GIVEN TASK:
The records below are to be quoted in full; please keep every word exact.

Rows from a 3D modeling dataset
☆ ☆ ☆ ☆ ☆ ☆ ☆

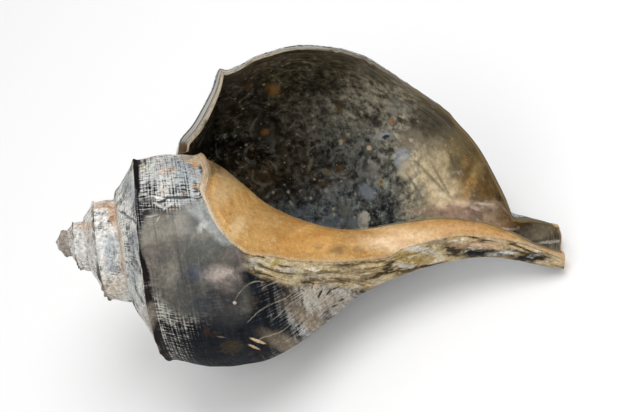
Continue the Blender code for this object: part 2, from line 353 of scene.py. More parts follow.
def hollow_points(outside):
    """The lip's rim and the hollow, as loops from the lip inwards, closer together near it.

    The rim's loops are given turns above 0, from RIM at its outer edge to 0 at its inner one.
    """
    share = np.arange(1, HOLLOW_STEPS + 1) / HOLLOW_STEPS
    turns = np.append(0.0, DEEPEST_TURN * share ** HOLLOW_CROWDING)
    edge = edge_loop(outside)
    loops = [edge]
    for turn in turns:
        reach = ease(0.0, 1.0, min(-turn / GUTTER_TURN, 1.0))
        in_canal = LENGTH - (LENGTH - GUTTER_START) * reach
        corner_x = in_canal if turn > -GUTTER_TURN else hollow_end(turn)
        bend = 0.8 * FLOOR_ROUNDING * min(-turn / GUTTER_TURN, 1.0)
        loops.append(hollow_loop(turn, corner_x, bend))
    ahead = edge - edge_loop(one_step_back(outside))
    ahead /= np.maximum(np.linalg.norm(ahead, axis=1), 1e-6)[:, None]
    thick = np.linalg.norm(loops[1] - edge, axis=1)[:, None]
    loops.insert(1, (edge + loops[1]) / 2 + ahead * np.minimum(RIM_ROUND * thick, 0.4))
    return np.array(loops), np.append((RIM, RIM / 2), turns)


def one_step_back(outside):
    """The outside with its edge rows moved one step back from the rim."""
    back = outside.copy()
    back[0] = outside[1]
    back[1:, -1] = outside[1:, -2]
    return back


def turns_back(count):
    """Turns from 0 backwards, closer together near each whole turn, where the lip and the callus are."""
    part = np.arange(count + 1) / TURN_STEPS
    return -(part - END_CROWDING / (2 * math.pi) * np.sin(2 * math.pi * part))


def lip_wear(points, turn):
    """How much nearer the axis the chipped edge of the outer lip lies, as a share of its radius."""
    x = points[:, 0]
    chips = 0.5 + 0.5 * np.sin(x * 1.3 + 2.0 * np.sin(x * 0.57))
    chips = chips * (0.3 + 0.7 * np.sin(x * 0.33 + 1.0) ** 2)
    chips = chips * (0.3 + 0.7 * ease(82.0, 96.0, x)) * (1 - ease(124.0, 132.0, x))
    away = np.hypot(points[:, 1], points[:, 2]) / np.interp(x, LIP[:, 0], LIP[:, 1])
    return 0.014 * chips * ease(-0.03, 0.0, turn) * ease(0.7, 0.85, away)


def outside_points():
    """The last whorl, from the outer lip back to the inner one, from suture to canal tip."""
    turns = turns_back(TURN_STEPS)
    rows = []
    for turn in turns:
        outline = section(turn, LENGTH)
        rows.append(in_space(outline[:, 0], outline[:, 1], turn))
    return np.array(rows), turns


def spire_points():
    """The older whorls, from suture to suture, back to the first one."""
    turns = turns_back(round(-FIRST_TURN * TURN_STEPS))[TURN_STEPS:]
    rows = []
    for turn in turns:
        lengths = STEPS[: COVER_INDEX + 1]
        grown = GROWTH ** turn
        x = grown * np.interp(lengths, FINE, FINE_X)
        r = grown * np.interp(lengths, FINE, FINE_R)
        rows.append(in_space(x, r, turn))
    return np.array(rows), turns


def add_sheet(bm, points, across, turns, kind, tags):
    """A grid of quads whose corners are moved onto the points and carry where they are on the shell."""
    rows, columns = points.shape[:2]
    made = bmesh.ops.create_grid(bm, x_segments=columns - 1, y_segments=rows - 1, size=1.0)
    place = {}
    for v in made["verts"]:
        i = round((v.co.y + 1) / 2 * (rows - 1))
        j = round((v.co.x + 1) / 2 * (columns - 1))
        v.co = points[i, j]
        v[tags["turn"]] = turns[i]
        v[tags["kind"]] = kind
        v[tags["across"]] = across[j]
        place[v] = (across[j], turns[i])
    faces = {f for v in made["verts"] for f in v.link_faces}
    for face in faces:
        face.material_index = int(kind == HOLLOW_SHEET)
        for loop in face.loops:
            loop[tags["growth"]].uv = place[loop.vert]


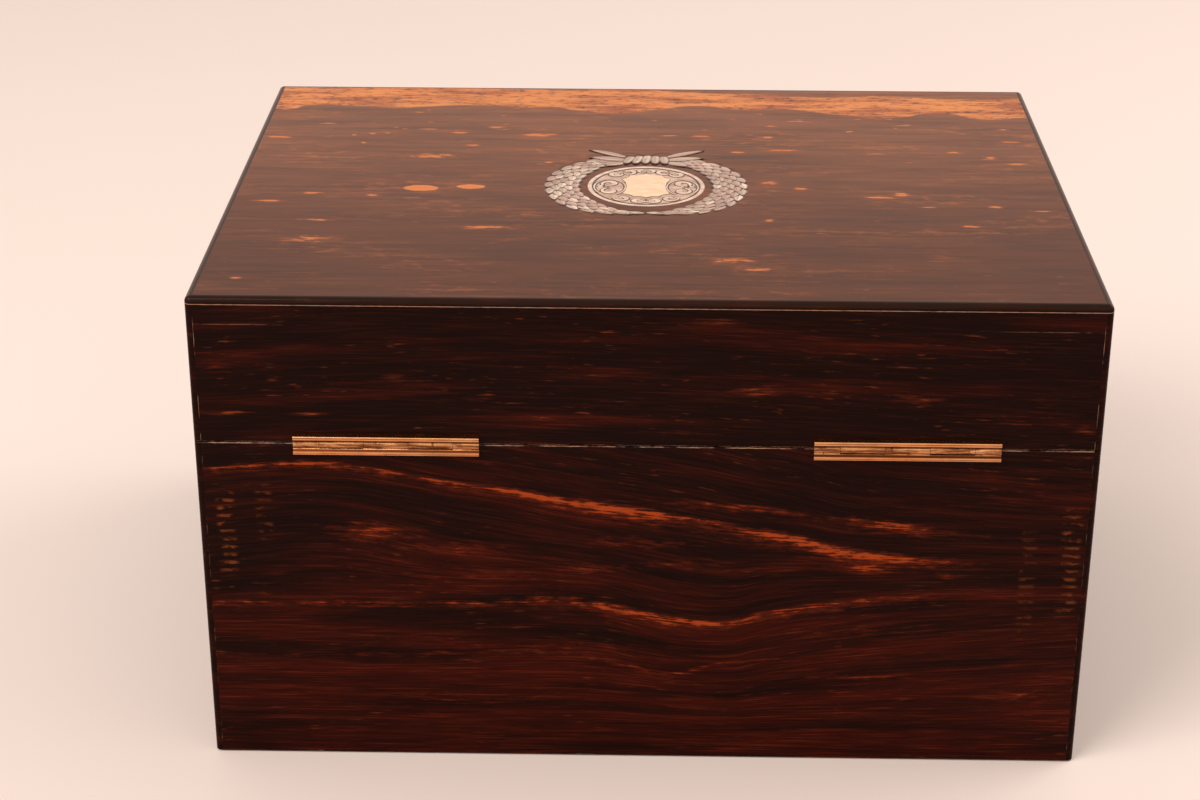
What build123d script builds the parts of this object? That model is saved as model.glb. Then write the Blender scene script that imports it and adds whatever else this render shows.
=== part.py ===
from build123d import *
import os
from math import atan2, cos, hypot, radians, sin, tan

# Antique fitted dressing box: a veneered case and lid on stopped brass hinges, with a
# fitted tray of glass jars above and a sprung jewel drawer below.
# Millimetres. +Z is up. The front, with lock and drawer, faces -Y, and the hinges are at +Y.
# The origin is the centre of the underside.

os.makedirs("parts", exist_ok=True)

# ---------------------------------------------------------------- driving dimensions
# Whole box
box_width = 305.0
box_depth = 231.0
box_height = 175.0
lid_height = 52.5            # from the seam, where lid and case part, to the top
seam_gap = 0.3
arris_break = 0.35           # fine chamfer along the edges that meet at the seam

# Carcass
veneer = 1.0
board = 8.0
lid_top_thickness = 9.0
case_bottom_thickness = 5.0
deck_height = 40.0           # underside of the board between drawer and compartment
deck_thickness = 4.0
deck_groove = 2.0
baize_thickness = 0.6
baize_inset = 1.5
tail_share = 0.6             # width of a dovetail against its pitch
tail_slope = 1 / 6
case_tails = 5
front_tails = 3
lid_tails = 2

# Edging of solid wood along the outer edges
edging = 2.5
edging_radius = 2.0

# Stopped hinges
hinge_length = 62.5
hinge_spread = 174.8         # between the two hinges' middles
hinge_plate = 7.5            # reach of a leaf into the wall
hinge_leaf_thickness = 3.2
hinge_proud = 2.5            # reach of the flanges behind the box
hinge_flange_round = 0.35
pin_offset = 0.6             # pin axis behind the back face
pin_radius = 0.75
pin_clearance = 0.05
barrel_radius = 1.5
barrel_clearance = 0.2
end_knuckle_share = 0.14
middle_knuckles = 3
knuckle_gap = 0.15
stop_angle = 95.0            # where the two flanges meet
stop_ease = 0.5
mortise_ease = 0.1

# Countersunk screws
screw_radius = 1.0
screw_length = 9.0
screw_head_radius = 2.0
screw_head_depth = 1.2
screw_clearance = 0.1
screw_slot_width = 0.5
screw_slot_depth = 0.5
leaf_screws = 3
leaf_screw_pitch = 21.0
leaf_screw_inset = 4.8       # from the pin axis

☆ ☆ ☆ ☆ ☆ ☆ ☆

CORRECT ANSWER:
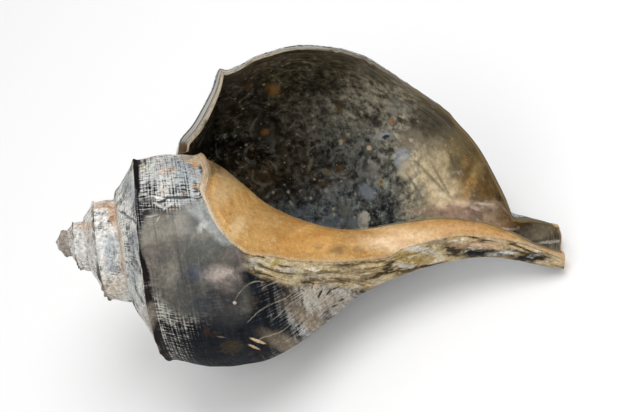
Continue the Blender code for this object: part 2, from line 353 of scene.py. More parts follow.
def hollow_points(outside):
    """The lip's rim and the hollow, as loops from the lip inwards, closer together near it.

    The rim's loops are given turns above 0, from RIM at its outer edge to 0 at its inner one.
    """
    share = np.arange(1, HOLLOW_STEPS + 1) / HOLLOW_STEPS
    turns = np.append(0.0, DEEPEST_TURN * share ** HOLLOW_CROWDING)
    edge = edge_loop(outside)
    loops = [edge]
    for turn in turns:
        reach = ease(0.0, 1.0, min(-turn / GUTTER_TURN, 1.0))
        in_canal = LENGTH - (LENGTH - GUTTER_START) * reach
        corner_x = in_canal if turn > -GUTTER_TURN else hollow_end(turn)
        bend = 0.8 * FLOOR_ROUNDING * min(-turn / GUTTER_TURN, 1.0)
        loops.append(hollow_loop(turn, corner_x, bend))
    ahead = edge - edge_loop(one_step_back(outside))
    ahead /= np.maximum(np.linalg.norm(ahead, axis=1), 1e-6)[:, None]
    thick = np.linalg.norm(loops[1] - edge, axis=1)[:, None]
    loops.insert(1, (edge + loops[1]) / 2 + ahead * np.minimum(RIM_ROUND * thick, 0.4))
    return np.array(loops), np.append((RIM, RIM / 2), turns)


def one_step_back(outside):
    """The outside with its edge rows moved one step back from the rim."""
    back = outside.copy()
    back[0] = outside[1]
    back[1:, -1] = outside[1:, -2]
    return back


def turns_back(count):
    """Turns from 0 backwards, closer together near each whole turn, where the lip and the callus are."""
    part = np.arange(count + 1) / TURN_STEPS
    return -(part - END_CROWDING / (2 * math.pi) * np.sin(2 * math.pi * part))


def lip_wear(points, turn):
    """How much nearer the axis the chipped edge of the outer lip lies, as a share of its radius."""
    x = points[:, 0]
    chips = 0.5 + 0.5 * np.sin(x * 1.3 + 2.0 * np.sin(x * 0.57))
    chips = chips * (0.3 + 0.7 * np.sin(x * 0.33 + 1.0) ** 2)
    chips = chips * (0.3 + 0.7 * ease(82.0, 96.0, x)) * (1 - ease(124.0, 132.0, x))
    away = np.hypot(points[:, 1], points[:, 2]) / np.interp(x, LIP[:, 0], LIP[:, 1])
    return 0.014 * chips * ease(-0.03, 0.0, turn) * ease(0.7, 0.85, away)


def outside_points():
    """The last whorl, from the outer lip back to the inner one, from suture to canal tip."""
    turns = turns_back(TURN_STEPS)
    rows = []
    for turn in turns:
        outline = section(turn, LENGTH)
        rows.append(in_space(outline[:, 0], outline[:, 1], turn))
    return np.array(rows), turns


def spire_points():
    """The older whorls, from suture to suture, back to the first one."""
    turns = turns_back(round(-FIRST_TURN * TURN_STEPS))[TURN_STEPS:]
    rows = []
    for turn in turns:
        lengths = STEPS[: COVER_INDEX + 1]
        grown = GROWTH ** turn
        x = grown * np.interp(lengths, FINE, FINE_X)
        r = grown * np.interp(lengths, FINE, FINE_R)
        rows.append(in_space(x, r, turn))
    return np.array(rows), turns


def add_sheet(bm, points, across, turns, kind, tags):
    """A grid of quads whose corners are moved onto the points and carry where they are on the shell."""
    rows, columns = points.shape[:2]
    made = bmesh.ops.create_grid(bm, x_segments=columns - 1, y_segments=rows - 1, size=1.0)
    place = {}
    for v in made["verts"]:
        i = round((v.co.y + 1) / 2 * (rows - 1))
        j = round((v.co.x + 1) / 2 * (columns - 1))
        v.co = points[i, j]
        v[tags["turn"]] = turns[i]
        v[tags["kind"]] = kind
        v[tags["across"]] = across[j]
        place[v] = (across[j], turns[i])
    faces = {f for v in made["verts"] for f in v.link_faces}
    for face in faces:
        face.material_index = int(kind == HOLLOW_SHEET)
        for loop in face.loops:
            loop[tags["growth"]].uv = place[loop.vert]


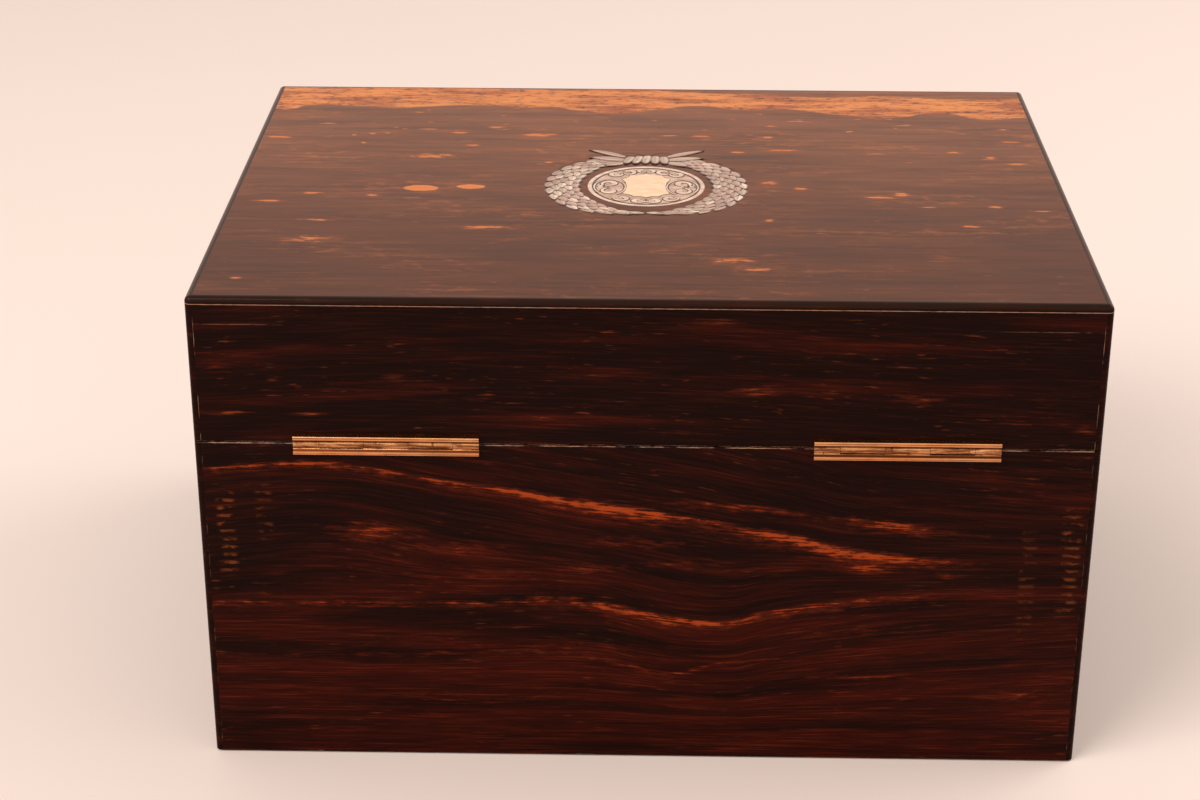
What build123d script builds the parts of this object? That model is saved as model.glb. Then write the Blender scene script that imports it and adds whatever else this render shows.
=== part.py ===
from build123d import *
import os
from math import atan2, cos, hypot, radians, sin, tan

# Antique fitted dressing box: a veneered case and lid on stopped brass hinges, with a
# fitted tray of glass jars above and a sprung jewel drawer below.
# Millimetres. +Z is up. The front, with lock and drawer, faces -Y, and the hinges are at +Y.
# The origin is the centre of the underside.

os.makedirs("parts", exist_ok=True)

# ---------------------------------------------------------------- driving dimensions
# Whole box
box_width = 305.0
box_depth = 231.0
box_height = 175.0
lid_height = 52.5            # from the seam, where lid and case part, to the top
seam_gap = 0.3
arris_break = 0.35           # fine chamfer along the edges that meet at the seam

# Carcass
veneer = 1.0
board = 8.0
lid_top_thickness = 9.0
case_bottom_thickness = 5.0
deck_height = 40.0           # underside of the board between drawer and compartment
deck_thickness = 4.0
deck_groove = 2.0
baize_thickness = 0.6
baize_inset = 1.5
tail_share = 0.6             # width of a dovetail against its pitch
tail_slope = 1 / 6
case_tails = 5
front_tails = 3
lid_tails = 2

# Edging of solid wood along the outer edges
edging = 2.5
edging_radius = 2.0

# Stopped hinges
hinge_length = 62.5
hinge_spread = 174.8         # between the two hinges' middles
hinge_plate = 7.5            # reach of a leaf into the wall
hinge_leaf_thickness = 3.2
hinge_proud = 2.5            # reach of the flanges behind the box
hinge_flange_round = 0.35
pin_offset = 0.6             # pin axis behind the back face
pin_radius = 0.75
pin_clearance = 0.05
barrel_radius = 1.5
barrel_clearance = 0.2
end_knuckle_share = 0.14
middle_knuckles = 3
knuckle_gap = 0.15
stop_angle = 95.0            # where the two flanges meet
stop_ease = 0.5
mortise_ease = 0.1

# Countersunk screws
screw_radius = 1.0
screw_length = 9.0
screw_head_radius = 2.0
screw_head_depth = 1.2
screw_clearance = 0.1
screw_slot_width = 0.5
screw_slot_depth = 0.5
leaf_screws = 3
leaf_screw_pitch = 21.0
leaf_screw_inset = 4.8       # from the pin axis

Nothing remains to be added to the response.